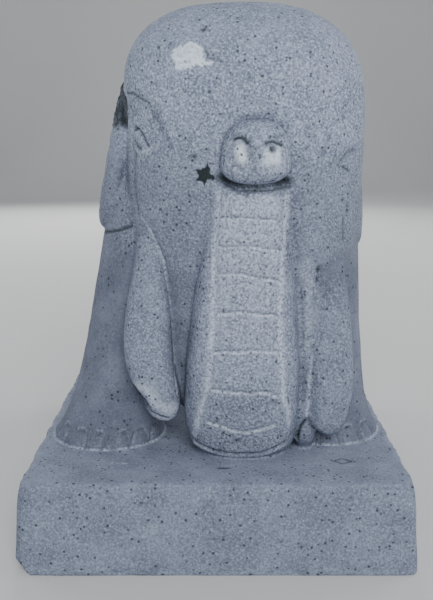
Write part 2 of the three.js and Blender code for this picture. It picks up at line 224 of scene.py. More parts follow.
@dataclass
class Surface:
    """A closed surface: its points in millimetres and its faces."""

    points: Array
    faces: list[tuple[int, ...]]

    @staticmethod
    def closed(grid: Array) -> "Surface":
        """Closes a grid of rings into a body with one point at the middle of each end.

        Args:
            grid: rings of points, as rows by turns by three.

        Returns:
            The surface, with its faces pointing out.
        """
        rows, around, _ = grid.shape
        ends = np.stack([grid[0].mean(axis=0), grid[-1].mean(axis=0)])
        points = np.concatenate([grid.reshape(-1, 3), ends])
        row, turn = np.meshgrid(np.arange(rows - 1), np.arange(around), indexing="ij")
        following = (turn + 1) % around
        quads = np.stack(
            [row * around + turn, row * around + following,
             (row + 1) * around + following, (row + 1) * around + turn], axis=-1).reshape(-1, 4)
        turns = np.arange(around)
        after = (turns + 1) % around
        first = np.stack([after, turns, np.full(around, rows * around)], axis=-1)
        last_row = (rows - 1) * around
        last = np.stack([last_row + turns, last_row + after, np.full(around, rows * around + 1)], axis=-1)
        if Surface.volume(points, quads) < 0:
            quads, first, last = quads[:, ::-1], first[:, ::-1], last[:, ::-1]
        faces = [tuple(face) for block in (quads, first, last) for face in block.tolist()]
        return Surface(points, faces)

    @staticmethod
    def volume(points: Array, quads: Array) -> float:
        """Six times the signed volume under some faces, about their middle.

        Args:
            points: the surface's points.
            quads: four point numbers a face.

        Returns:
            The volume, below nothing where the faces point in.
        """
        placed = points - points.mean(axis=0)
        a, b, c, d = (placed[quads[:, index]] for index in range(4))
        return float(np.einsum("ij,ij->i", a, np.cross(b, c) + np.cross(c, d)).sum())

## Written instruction
Each line from the top of the material above through the line with "grid: rings of" must be echoed exactly, and no other line.

## Solution to this task
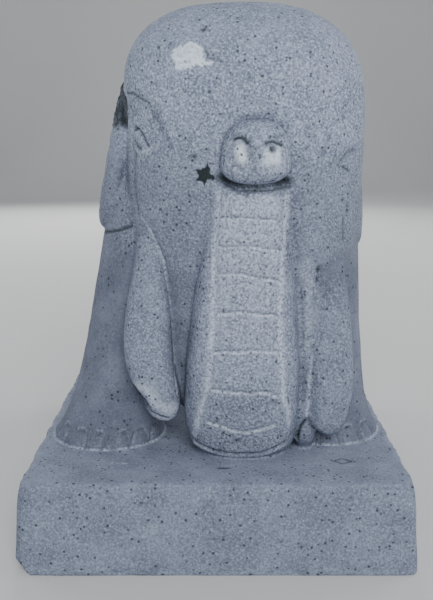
Write part 2 of the three.js and Blender code for this picture. It picks up at line 224 of scene.py. More parts follow.
@dataclass
class Surface:
    """A closed surface: its points in millimetres and its faces."""

    points: Array
    faces: list[tuple[int, ...]]

    @staticmethod
    def closed(grid: Array) -> "Surface":
        """Closes a grid of rings into a body with one point at the middle of each end.

        Args:
            grid: rings of points, as rows by turns by three.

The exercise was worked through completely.